[BEGIN]

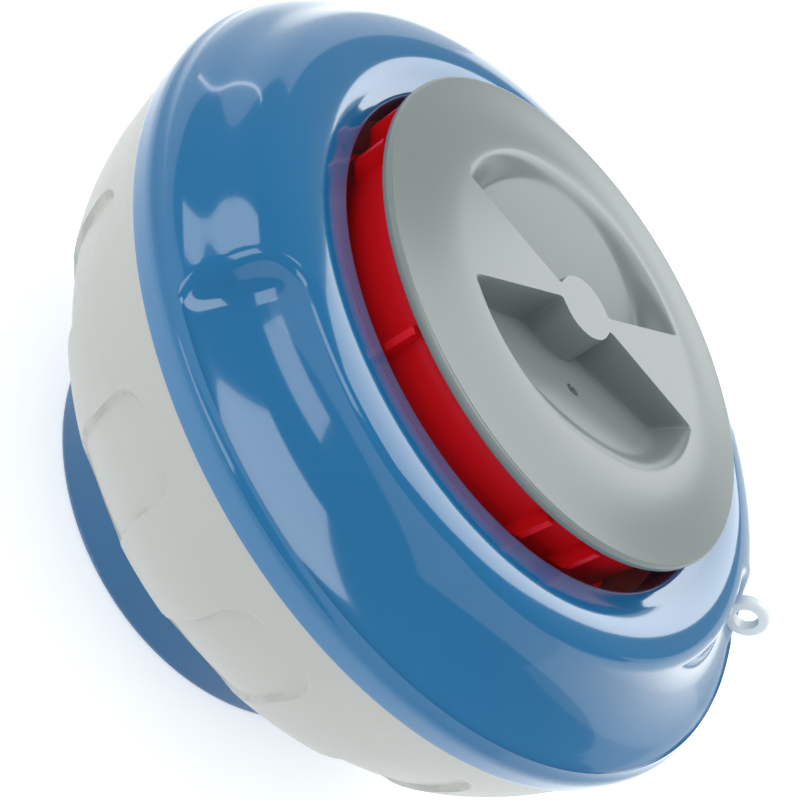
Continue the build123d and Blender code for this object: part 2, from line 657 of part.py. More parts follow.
# Vent valve: small soft flap pressed on the vent boss under the lid.
with BuildPart() as vent_valve:
    with BuildSketch(Plane.XY.offset(VENT_BOSS_LOW - VALVE_THICK)):
        with Locations((VENT_X, VENT_Y)):
            Circle(VALVE_R)
            Circle(VENT_R / 2, mode=Mode.SUBTRACT)
    extrude(amount=VALVE_THICK)
finish(vent_valve.part, "vent_valve")

# Plug ring under the lid, grooved for its seal, and the seal that grips the collar's bore.
SEAL_Z = LID_LOW - PLUG_LENGTH / 2
with BuildPart() as lid_plug:
    add(ring(PLUG_R - PLUG_WALL, PLUG_R, LID_LOW - PLUG_LENGTH, LID_LOW))
    with BuildSketch(Plane.XZ):
        with Locations((PLUG_R, SEAL_Z)):
            Rectangle(SEAL_R * 4, SEAL_R * 2 + SEAT_GAP)
    revolve(axis=Axis.Z, mode=Mode.SUBTRACT)
finish(lid_plug.part, "lid_plug")
lid_seal = cord_ring(PLUG_R + SEAT_GAP - SEAL_R + SEAT_GAP / 2, SEAL_R - SEAT_GAP / 2, SEAL_Z)
finish(lid_seal, "lid_seal")
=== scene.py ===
"""Looks of a floating chlorine dispenser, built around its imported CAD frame.

The dispenser's sizes are in millimetres, as a mould drawing has them, and MM turns them to metres.
The studio's are in metres. The dispenser stands upright on +Z. Azimuths are degrees anticlockwise
from +X, seen from above.
"""

import logging
import math
from dataclasses import dataclass, field
from enum import Enum
from typing import Any, Sequence

import bmesh
import bpy
import numpy as np
from mathutils import Matrix, Vector


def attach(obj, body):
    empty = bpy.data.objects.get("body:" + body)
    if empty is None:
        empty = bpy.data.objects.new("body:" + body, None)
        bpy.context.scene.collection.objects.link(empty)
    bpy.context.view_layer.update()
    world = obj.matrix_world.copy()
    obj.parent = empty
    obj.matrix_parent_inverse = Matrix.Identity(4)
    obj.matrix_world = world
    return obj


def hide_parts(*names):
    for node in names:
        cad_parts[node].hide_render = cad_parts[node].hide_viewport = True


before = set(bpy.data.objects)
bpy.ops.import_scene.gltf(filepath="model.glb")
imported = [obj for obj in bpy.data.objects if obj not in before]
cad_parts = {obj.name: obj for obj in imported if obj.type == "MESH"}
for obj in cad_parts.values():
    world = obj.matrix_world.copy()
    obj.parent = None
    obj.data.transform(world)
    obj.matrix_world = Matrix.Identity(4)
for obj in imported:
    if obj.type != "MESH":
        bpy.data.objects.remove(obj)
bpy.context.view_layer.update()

MM = 0.001
# Points closer than this many metres become one.
WELD = 1e-6
LOG = logging.getLogger("dispenser")
Array = np.ndarray


# --------------------------------------------------------------------------- surfaces
def smooth_step(value: Array, low: float, high: float) -> Array:
    """Blend from 0 to 1 between two values: t*t*(3 - 2t), with t clamped to 0..1.

    Args:
        value: Where the blend is read.
        low: Value with blend 0.
        high: Value with blend 1.

    Returns:
        The blend, the same shape as value.
    """
    t = np.clip((value - low) / (high - low), 0.0, 1.0)
    return t * t * (3.0 - 2.0 * t)


def soft_max(a: Array, b: Array, width: float) -> Array:
    """Larger of two values, rounded where they meet.

    The formula is max(a, b) + h*h/(4*width), with h = width - |a - b| where that is positive.

    Args:
        a: First value.
        b: Second value.
        width: How far from the meeting line the rounding reaches.

    Returns:
        The rounded maximum.
    """
    h = np.maximum(width - np.abs(a - b), 0.0)
    return np.maximum(a, b) + h * h / (4.0 * width)


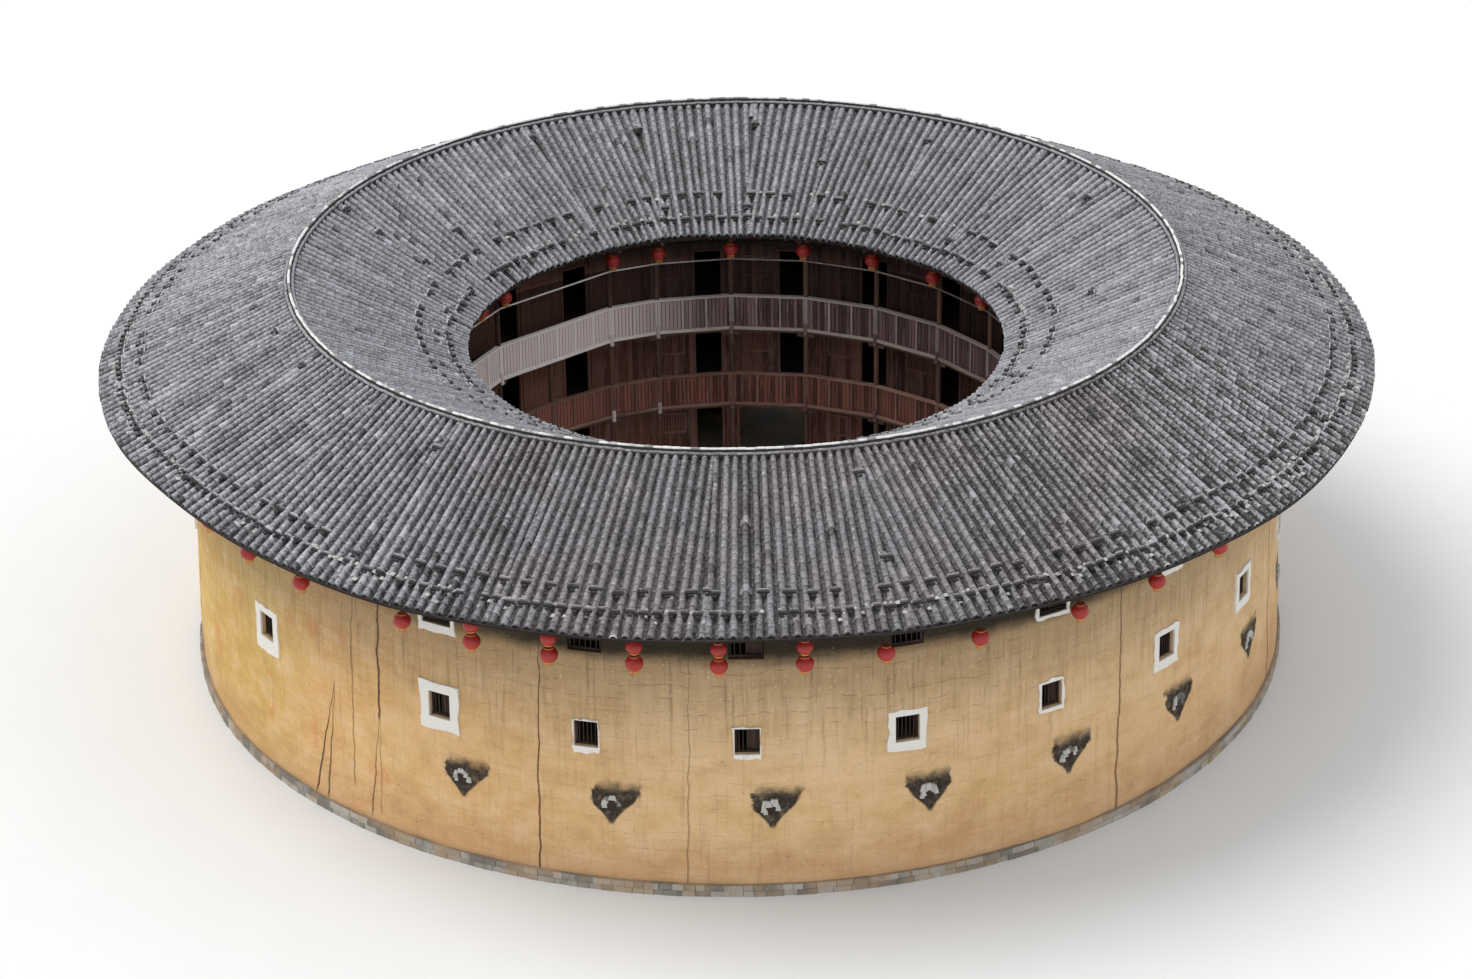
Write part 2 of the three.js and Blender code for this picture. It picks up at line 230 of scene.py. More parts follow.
class Shape:
    """Faces of a piece. Each has a tone from 0 to 1, and each point has a place along its own grain."""

    def __init__(self):
        self.points, self.faces, self.tones, self.grains = [], [], [], []
        self.total = 0

    def add(self, points, faces, tones=0.5, grains=None):
        """Points of any array shape, and faces that count them from 0."""
        points = np.reshape(points, (-1, 3))
        faces = np.asarray(faces)
        self.points.append(points)
        self.faces.append(faces + self.total)
        self.tones.append(np.broadcast_to(tones, len(faces)).astype(float))
        self.grains.append(points if grains is None else np.reshape(grains, (-1, 3)))
        self.total += len(points)

    def blocks(
        self, bearing, inner, outer, width, bottom, top, across=0, rise=0, tones=0.5, grain="z", taper=0
    ):
        """Blocks square to their bearings. rise lifts the outer end, taper draws in the top."""
        values = np.broadcast_arrays(bearing, inner, outer, width, bottom, top, across, rise)
        columns = (np.reshape(value, (-1, 1)).astype(float) for value in values)
        bearing, inner, outer, width, bottom, top, across, rise = columns
        count = len(bearing)
        u = np.array([-1, 1, 1, -1, -1, 1, 1, -1]) / 2
        v = np.array([0, 0, 1, 1, 0, 0, 1, 1])
        w = np.array([0, 0, 0, 0, 1, 1, 1, 1])
        draw = 1 - taper * w
        x = across + width * u * draw
        y = (inner + outer) / 2 + (outer - inner) * (v - 0.5) * draw
        z = bottom + (top - bottom) * w + rise * v
        turn = np.radians(bearing)
        points = np.stack([y * np.sin(turn) + x * np.cos(turn), -y * np.cos(turn) + x * np.sin(turn), z], -1)
        order = {"z": (x, y, z), "across": (y, z, x), "radial": (x, z, y)}[grain]
        grains = np.stack(order, -1) + rng.uniform(-50, 50, (count, 1, 3))
        faces = (np.arange(count)[:, None, None] * 8 + BOX_FACES).reshape(-1, 4)
        self.add(points, faces, np.repeat(np.broadcast_to(tones, count), 6), grains)

    def ring(self, section, steps, tones=0.5, wobble=0.0):
        """A ring of a closed section of (radius, height) points, anticlockwise."""
        section = np.array(section, float)
        turns = np.linspace(0, 360, steps, endpoint=False)
        shift = rng.normal(0, wobble, (steps, 1, 2)) if wobble else np.zeros((steps, 1, 2))
        radii, heights = np.moveaxis(section + shift, -1, 0)
        along = np.broadcast_to(np.radians(turns)[:, None] * section[:, 0].mean(), radii.shape)
        faces = grid_faces(steps, len(section), True, True)
        self.add(place(radii, turns[:, None], heights), faces, tones, np.stack([radii, heights, along], -1))

    def lathe(self, centre, profile, sides, tones=0.5, ribs=0.0):
        """A turned piece with an upright axis at centre, of (radius, height) points from its foot up."""
        radius, height = np.array(profile, float).T[..., None]
        turn = np.linspace(0, 2 * np.pi, sides, endpoint=False)
        swell = 1 + ribs * (np.arange(sides) % 2)
        x, y = radius * np.sin(turn) * swell, radius * np.cos(turn) * swell
        points = np.stack([x, y, np.broadcast_to(height, x.shape)], -1).reshape(-1, 3) + centre
        loop = np.arange(sides)[None, :]
        self.add(points, grid_faces(len(radius), sides, False, True), tones)
        self.add(points[:sides], loop, tones)
        self.add(points[-sides:], loop[:, ::-1], tones)

    def beam(self, between, inner, outer, bottom, top):
        """A beam from post to post, one straight length to a bay."""
        for start, end in between:
            bearing, radius, length = flat_side(inner, start, end)
            self.blocks(bearing, radius, radius + outer - inner, length, bottom, top, grain="across")

    def settle(self):
        """Carry the roof's ups and downs over to all the points."""
        self.points = [settled(points) for points in self.points]

    def build(self, name, material, slot, replaces=(), smooth=False):
        """The piece of the house that these faces make."""
        mesh = bpy.data.meshes.new(name)
        points = np.concatenate(self.points)
        sizes = np.concatenate([np.full(len(faces), faces.shape[1]) for faces in self.faces])
        corners = np.concatenate([faces.ravel() for faces in self.faces])
        mesh.vertices.add(len(points))
        mesh.vertices.foreach_set("co", points.ravel())
        mesh.loops.add(len(corners))
        mesh.loops.foreach_set("vertex_index", corners)
        mesh.polygons.add(len(sizes))
        mesh.polygons.foreach_set("loop_start", np.cumsum(sizes) - sizes)
        mesh.update(calc_edges=True)
        mesh.validate()
        tone = mesh.attributes.new("tone", "FLOAT", "FACE")
        tone.data.foreach_set("value", np.concatenate(self.tones).astype(np.float32))
        grain = mesh.attributes.new("grain", "FLOAT_VECTOR", "POINT")
        grain.data.foreach_set("vector", np.concatenate(self.grains).ravel().astype(np.float32))
        if smooth:
            mesh.shade_smooth()
        else:
            mesh.shade_flat()
        mesh.materials.append(material)
        piece = add_object(name, mesh)
        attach(piece, "root")
        if replaces:
            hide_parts(*replaces)


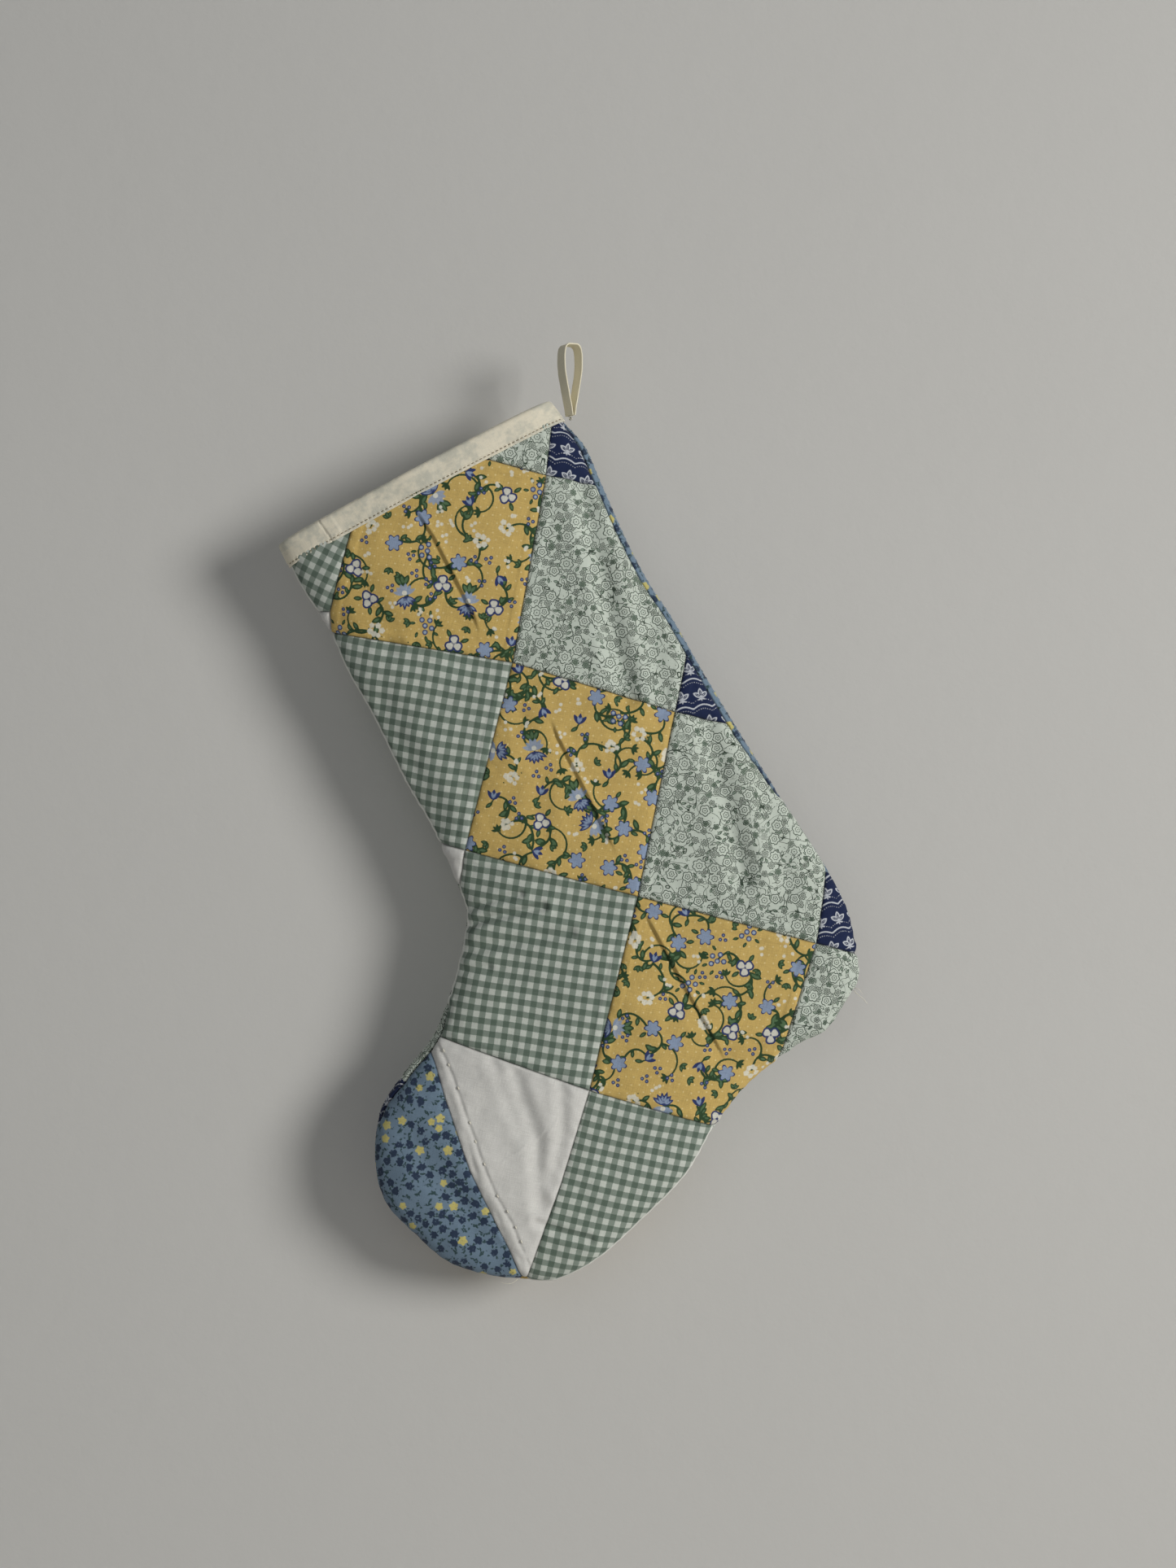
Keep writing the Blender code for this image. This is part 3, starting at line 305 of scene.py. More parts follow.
# ---------------------------------------------------------------------------
# Patchwork seams and the patches between them
# ---------------------------------------------------------------------------
def row_point(row, column):
    """Point on the back's slanted patch grid."""
    return (ANKLE_POINT[0] + (row - 2) * -23.1 + (column - 1) * 97.0,
            ANKLE_POINT[1] + (row - 2) * -103.2 + (column - 1) * -25.6)


def ankle_at(x):
    return (x, ANKLE_POINT[1] + (x - ANKLE_POINT[0]) * ANKLE_ALONG[1] / ANKLE_ALONG[0])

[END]

**Set task**.
In the listing above, find the line containing "# Plug ring" and the line containing "cad_parts[node].hide_render = cad_parts[node].hide_viewport", then quote both, plus every line between them, exactly as written.

**Solution to this task**.
# Plug ring under the lid, grooved for its seal, and the seal that grips the collar's bore.
SEAL_Z = LID_LOW - PLUG_LENGTH / 2
with BuildPart() as lid_plug:
    add(ring(PLUG_R - PLUG_WALL, PLUG_R, LID_LOW - PLUG_LENGTH, LID_LOW))
    with BuildSketch(Plane.XZ):
        with Locations((PLUG_R, SEAL_Z)):
            Rectangle(SEAL_R * 4, SEAL_R * 2 + SEAT_GAP)
    revolve(axis=Axis.Z, mode=Mode.SUBTRACT)
finish(lid_plug.part, "lid_plug")
lid_seal = cord_ring(PLUG_R + SEAT_GAP - SEAL_R + SEAT_GAP / 2, SEAL_R - SEAT_GAP / 2, SEAL_Z)
finish(lid_seal, "lid_seal")
=== scene.py ===
"""Looks of a floating chlorine dispenser, built around its imported CAD frame.

The dispenser's sizes are in millimetres, as a mould drawing has them, and MM turns them to metres.
The studio's are in metres. The dispenser stands upright on +Z. Azimuths are degrees anticlockwise
from +X, seen from above.
"""

import logging
import math
from dataclasses import dataclass, field
from enum import Enum
from typing import Any, Sequence

import bmesh
import bpy
import numpy as np
from mathutils import Matrix, Vector


def attach(obj, body):
    empty = bpy.data.objects.get("body:" + body)
    if empty is None:
        empty = bpy.data.objects.new("body:" + body, None)
        bpy.context.scene.collection.objects.link(empty)
    bpy.context.view_layer.update()
    world = obj.matrix_world.copy()
    obj.parent = empty
    obj.matrix_parent_inverse = Matrix.Identity(4)
    obj.matrix_world = world
    return obj


def hide_parts(*names):
    for node in names:
        cad_parts[node].hide_render = cad_parts[node].hide_viewport = True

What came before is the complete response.